Outlook and K-Moonshot Significance

Rainbow Robotics' K-Moonshot significance is defined by its role as Korea's purest humanoid robotics company and its position at the nexus of KAIST research excellence and Samsung industrial capability. The company embodies the university-industry linkage, research commercialisation, and strategic corporate partnership models that K-Moonshot is designed to catalyse across multiple technology domains.

The company's trajectory will be shaped by three critical variables: the pace of humanoid robotics market development, the effectiveness of the Samsung partnership in providing manufacturing and commercialisation advantages, and the ability to maintain technological leadership in bipedal locomotion and autonomous humanoid operation against intensifying global competition.

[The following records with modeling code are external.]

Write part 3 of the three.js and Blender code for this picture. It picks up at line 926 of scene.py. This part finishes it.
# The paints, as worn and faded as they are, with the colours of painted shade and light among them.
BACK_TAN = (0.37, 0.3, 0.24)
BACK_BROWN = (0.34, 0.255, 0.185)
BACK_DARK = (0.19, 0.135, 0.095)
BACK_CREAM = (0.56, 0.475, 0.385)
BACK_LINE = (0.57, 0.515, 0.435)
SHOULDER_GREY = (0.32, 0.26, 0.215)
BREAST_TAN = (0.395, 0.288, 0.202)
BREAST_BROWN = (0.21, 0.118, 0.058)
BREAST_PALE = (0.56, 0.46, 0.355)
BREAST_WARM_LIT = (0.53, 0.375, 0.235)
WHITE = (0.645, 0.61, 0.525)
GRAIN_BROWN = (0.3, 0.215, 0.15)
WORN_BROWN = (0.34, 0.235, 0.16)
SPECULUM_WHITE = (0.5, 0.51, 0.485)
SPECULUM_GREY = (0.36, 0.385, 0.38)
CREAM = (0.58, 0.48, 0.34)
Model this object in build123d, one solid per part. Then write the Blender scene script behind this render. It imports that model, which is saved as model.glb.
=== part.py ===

For institutional observers monitoring the K-Moonshot Corporate Partnership, Rainbow Robotics provides the most direct indicator of Mission 6's progress. The company's technology demonstrations, commercial deployments, Samsung integration milestones, and competitive positioning against global humanoid robotics peers will serve as the primary benchmarks for assessing whether Korea's humanoid robotics ambitions are on track. Rainbow Robotics' DARPA Challenge victory demonstrated that Korean robotics research can compete at the highest global level; the K-Moonshot era will test whether that research excellence can translate into sustained commercial and industrial leadership in what may become one of the 21st century's most transformative technology sectors.